Patenschaften für die Pfeifen, die in einem Buch dokumentiert sind, haben den Verein auch einen Schritt vorangebracht“, so die Orgel-Kämpferin.
Als das Meisterwerk am 27. Oktober 2010 nach Jahrzehnten das erste Mal wieder seine vollen Akkorde durch das Kirchenschiff flutete, war nicht nur die 80-Jährige tief ergriffen. „Wenn ich während der letzten zehn Jahre an diesen Moment gedacht habe, habe ich gemeint, dass ich weinen werde. Aber es war nur ein großes Glücksgefühl, das ich empfunden habe.“
Orgelbaumeister Jörg Dutschke zieht die 2,40 Meter hohe Acht-Fuß-Pfeife, die gerade den tiefsten Ton der Orgel erzeugt hat, heraus. Das hölzerne und metallene Innenleben der Röhre ist eine Wissenschaft für sich – die Feineinstellung Millimeterarbeit.
Vor den letzten Handgriffen dieser Tage lag die sogenannten Intonation, bei der der Orgelbauer den Klang der Pfeifen gestaltete. „Jede einzelne wird bearbeitet, um Klangfarbe und Lautstärke für einen stabilen Ton anzupassen, den sie nach der Herstellung noch nicht hat“, sagt Dutschke. „Außerdem sollen alle Pfeifen eines Registers miteinander harmonieren.“ Der Experte muss das Instrument „in den Raum komponieren“, passend zur Akustik und zum Umfeld. Dutschke kann gar nicht alle Hindernisse der vergangenen Jahre aufzählen.

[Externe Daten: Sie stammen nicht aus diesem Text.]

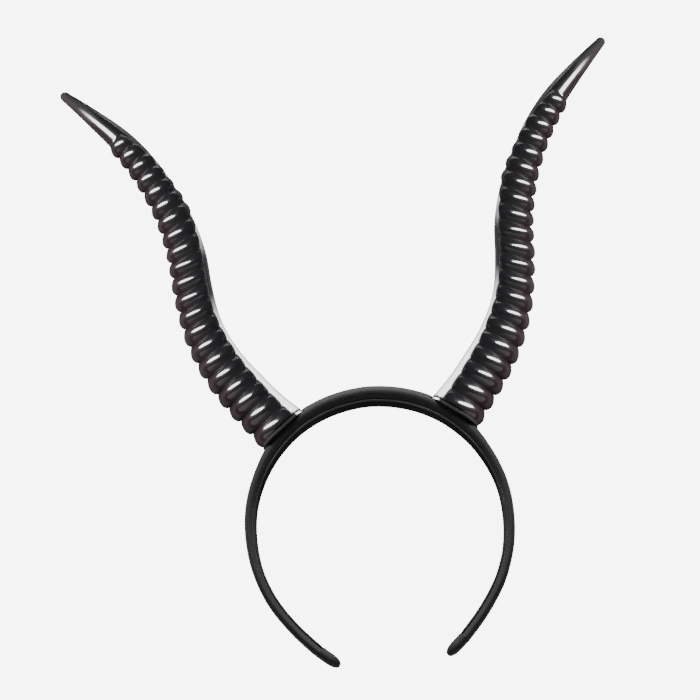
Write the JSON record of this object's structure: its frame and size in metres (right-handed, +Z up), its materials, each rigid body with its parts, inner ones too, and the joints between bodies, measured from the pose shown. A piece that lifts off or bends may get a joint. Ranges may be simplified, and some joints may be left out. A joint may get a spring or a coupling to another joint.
{
  "type": "horned headband",
  "caption": "Costume headband: a padded fabric arch that is open below, with tall S-curved horns moulded with rings and smooth tips.",
  "frame": {"origin": "on the floor, under the middle of the object as it lies on its horns' backs", "axes": "+Z up, +Y from the band's open ends towards the horns' tips, +X across the arch"},
  "size_m": [0.287, 0.3068, 0.0563],
  "materials": {
    "band_fabric": "matt black woven cover over thin padding",
    "lining_ribbon": "black ribbon with a fine crosswise rib",
    "base_plastic": "glossy black moulded plastic",
    "horn_plastic": "glossy black moulded plastic"
  },
  "bodies": {
    "root": {"band_cover": "band_fabric", "band_lining": "lining_ribbon", "horn_base_left": "base_plastic", "horn_base_right": "base_plastic", "horn_left": "horn_plastic", "horn_right": "horn_plastic"}
  },
  "joints": []
}
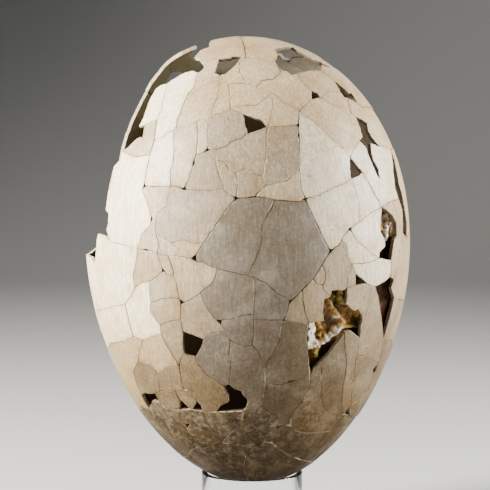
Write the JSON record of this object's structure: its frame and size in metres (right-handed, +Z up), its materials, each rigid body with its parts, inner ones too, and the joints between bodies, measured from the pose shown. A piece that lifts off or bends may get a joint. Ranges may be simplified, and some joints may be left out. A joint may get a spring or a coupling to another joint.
{
  "type": "subfossil moa egg",
  "caption": "Large hollow egg glued together from its shell fragments, with pieces missing, standing almost upright in the rim of a short clear tube.",
  "frame": {"origin": "under the middle of the egg, on the surface that the tube stands on", "axes": "+Z up along the tube's axis, with the egg's long axis leaning 1.8 degrees from it towards -X; the side that the picture shows faces -Y"},
  "size_m": [0.1747, 0.175, 0.2718],
  "materials": {
    "shell_crown": "matt cream eggshell",
    "shell_shoulder": "matt ivory eggshell with fine pores",
    "shell_belly": "matt grey-buff eggshell with fine pores",
    "shell_flank": "matt buff eggshell with fine pores",
    "shell_foot": "matt stained eggshell",
    "amber_film": "glossy crumpled amber film",
    "clear_acrylic": "polished clear acrylic"
  },
  "bodies": {
    "root": {"lining_film": "amber_film", "shell_belly_back_1": "shell_belly", "shell_belly_back_2": "shell_belly", "shell_belly_back_3": "shell_belly", "shell_belly_front_1": "shell_belly", "shell_belly_front_2": "shell_belly", "shell_belly_front_3": "shell_belly", "shell_belly_front_4": "shell_belly", "shell_belly_left_1": "shell_belly", "shell_belly_left_2": "shell_belly", "shell_belly_right_1": "shell_belly", "shell_belly_right_2": "shell_belly", "shell_belly_right_3": "shell_belly", "shell_crown_back_1": "shell_crown", "shell_crown_back_2": "shell_crown", "shell_crown_front_1": "shell_crown", "shell_crown_front_2": "shell_crown", "shell_crown_left_1": "shell_crown", "shell_crown_left_2": "shell_crown", "shell_crown_right_1": "shell_crown", "shell_crown_right_2": "shell_crown", "shell_crown_right_3": "shell_crown", "shell_flank_back_1": "shell_flank", "shell_flank_back_2": "shell_flank", "shell_flank_back_3": "shell_flank", "shell_flank_back_4": "shell_flank", "shell_flank_back_5": "shell_flank", "shell_flank_front_1": "shell_flank", "shell_flank_front_2": "shell_flank", "shell_flank_front_3": "shell_flank", "shell_flank_left_1": "shell_flank", "shell_flank_left_2": "shell_flank", "shell_flank_left_3": "shell_flank", "shell_flank_left_4": "shell_flank", "shell_flank_right_1": "shell_flank", "shell_flank_right_2": "shell_flank", "shell_flank_right_3": "shell_flank", "shell_flank_right_4": "shell_flank", "shell_flank_right_5": "shell_flank", "shell_flank_right_6": "shell_flank", "shell_foot_back_1": "shell_foot", "shell_foot_back_2": "shell_foot", "shell_foot_front_1": "shell_foot", "shell_foot_front_2": "shell_foot", "shell_foot_front_3": "shell_foot", "shell_foot_left_1": "shell_foot", "shell_foot_left_2": "shell_foot", "shell_foot_right_1": "shell_foot", "shell_shoulder_back_1": "shell_shoulder", "shell_shoulder_back_2": "shell_shoulder", "shell_shoulder_front_1": "shell_shoulder", "shell_shoulder_front_2": "shell_shoulder", "shell_shoulder_front_3": "shell_shoulder", "shell_shoulder_left_1": "shell_shoulder", "shell_shoulder_right_1": "shell_shoulder", "shell_shoulder_right_2": "shell_shoulder", "shell_shoulder_right_3": "shell_shoulder", "shell_shoulder_right_4": "shell_shoulder", "stand_tube": "clear_acrylic"}
  },
  "joints": []
}
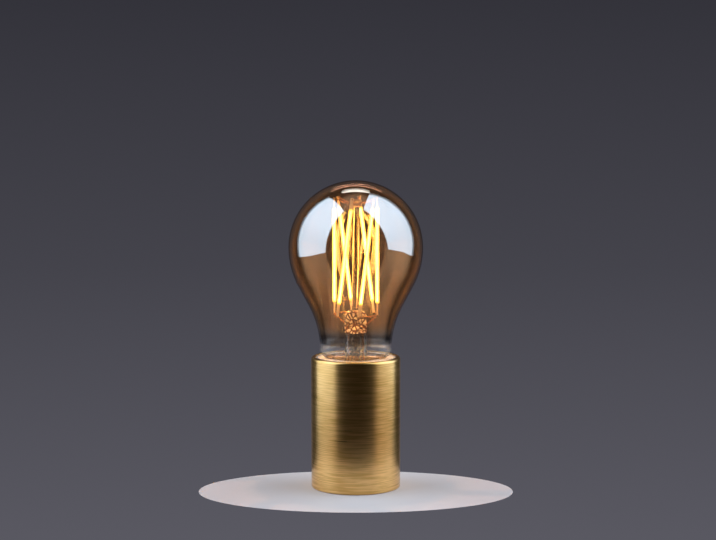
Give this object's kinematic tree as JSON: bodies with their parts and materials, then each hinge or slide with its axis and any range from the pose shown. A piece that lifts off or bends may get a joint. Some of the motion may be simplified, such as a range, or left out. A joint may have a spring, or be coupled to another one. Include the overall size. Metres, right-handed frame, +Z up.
{
  "type": "led filament bulb in lampholder",
  "caption": "Amber-glass LED filament bulb with screw cap, screwed into a cylindrical brushed-brass lampholder with a porcelain core and sprung centre contact.",
  "frame": {"origin": "middle of the holder's flat underside", "axes": "+Z up along the bulb's axis, -Y towards the front, +X to the right seen from the front"},
  "size_m": [0.06, 0.06, 0.1379],
  "materials": {
    "amber_glass": "polished",
    "clear_glass": "polished",
    "copper_wire": "satin",
    "led_phosphor": "matte",
    "nickel_plate": "satin",
    "basing_cement": "matte",
    "black_glass": "gloss",
    "board_green": "satin",
    "black_plastic": "satin",
    "capacitor_sleeve": "gloss",
    "choke_ferrite": "matte",
    "resistor_body": "satin",
    "brushed_brass": "satin",
    "glazed_porcelain": "gloss",
    "plain_brass": "polished",
    "zinc_steel": "satin"
  },
  "bodies": {
    "holder": {"holder_cup": "brushed_brass", "porcelain_core": "glazed_porcelain", "thread_sleeve": "plain_brass", "contact_guide": "plain_brass", "contact_spring": "zinc_steel", "live_strip": "plain_brass", "neutral_strip": "plain_brass", "live_terminal": "plain_brass", "neutral_terminal": "plain_brass", "terminal_screws": "nickel_plate", "core_screws": "nickel_plate", "mounting_bracket": "zinc_steel", "bracket_screws": "nickel_plate", "earth_washer": "nickel_plate", "earth_screw": "plain_brass"},
    "centre_contact": {"contact_plunger": "plain_brass"},
    "bulb_tip": {"cap_insulator": "black_glass", "cap_contact": "nickel_plate"},
    "bulb": {"glass_envelope": "amber_glass", "stem_flare": "clear_glass", "stem_press": "clear_glass", "exhaust_tube": "clear_glass", "centre_rod": "clear_glass", "rod_button": "copper_wire", "top_star": "copper_wire", "live_ring": "copper_wire", "neutral_ring": "copper_wire", "live_lead": "copper_wire", "neutral_lead": "copper_wire", "tip_wire": "copper_wire", "shell_wire": "copper_wire", "filament_1": "led_phosphor", "filament_2": "led_phosphor", "filament_3": "led_phosphor", "filament_4": "led_phosphor", "filament_5": "led_phosphor", "filament_6": "led_phosphor", "upper_tabs": "nickel_plate", "lower_tabs": "nickel_plate", "cap_shell": "nickel_plate", "shell_solder": "nickel_plate", "cap_cement": "basing_cement", "driver_board": "board_green", "rectifier": "black_plastic", "driver_chip": "black_plastic", "smoothing_capacitor": "capacitor_sleeve", "choke": "choke_ferrite", "fusible_resistor": "resistor_body"}
  },
  "joints": [
    {"name": "bulb_lift", "type": "slide", "parent": "holder", "child": "bulb_tip", "axis": [0, 0, 1], "range_m": [0, 0.01815]},
    {"name": "bulb_turn", "type": "hinge", "parent": "bulb_tip", "child": "bulb", "pos_m": [0, 0, 0.05], "axis": [0, 0, 1], "range_deg": [0, 1800]},
    {"name": "contact_press", "type": "slide", "parent": "holder", "child": "centre_contact", "axis": [0, 0, 1], "range_m": [-0.0015, 0], "stiffness_N_per_m": 400, "deforming": ["contact_spring"]}
  ],
  "couplings": [
    {"joint": "bulb_lift", "follows": "bulb_turn", "m_per_rad": 0.00057757}
  ]
}
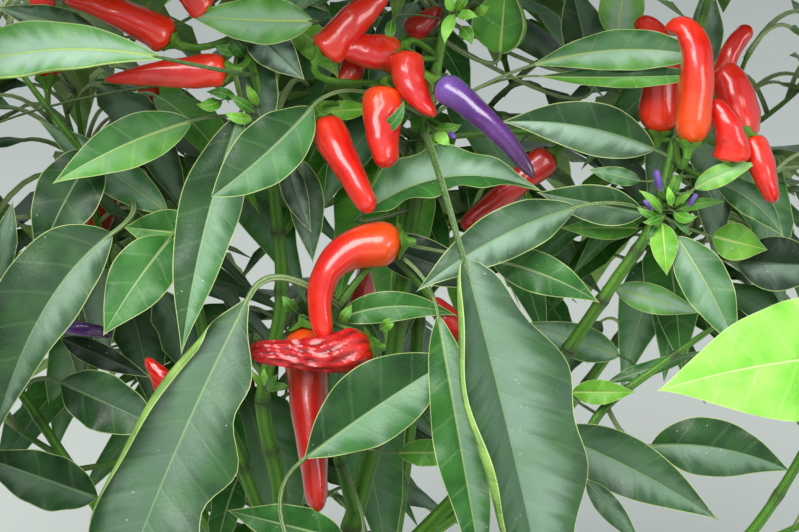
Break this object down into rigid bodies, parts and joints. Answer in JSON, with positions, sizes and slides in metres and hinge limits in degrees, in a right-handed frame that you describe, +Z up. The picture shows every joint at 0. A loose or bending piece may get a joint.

Im Hauptwerk passten zum Beispiel die Register nicht und die Pfeifen standen schräg. Windgeräusche beeinträchtigten den Klang und Ärger gab es auch mit der Klaviatur.
Doch das ist Vergangenheit und Hildegard Bernick freut sich auf die Konzerte: das Adventskonzert am 7. Dezember ab 14 Uhr mit Andreas Petzold an der Herbst-Orgel und das Adventskonzert mit Dom-Organisten Barry Jordan am 15. Dezember ab 14 Uhr.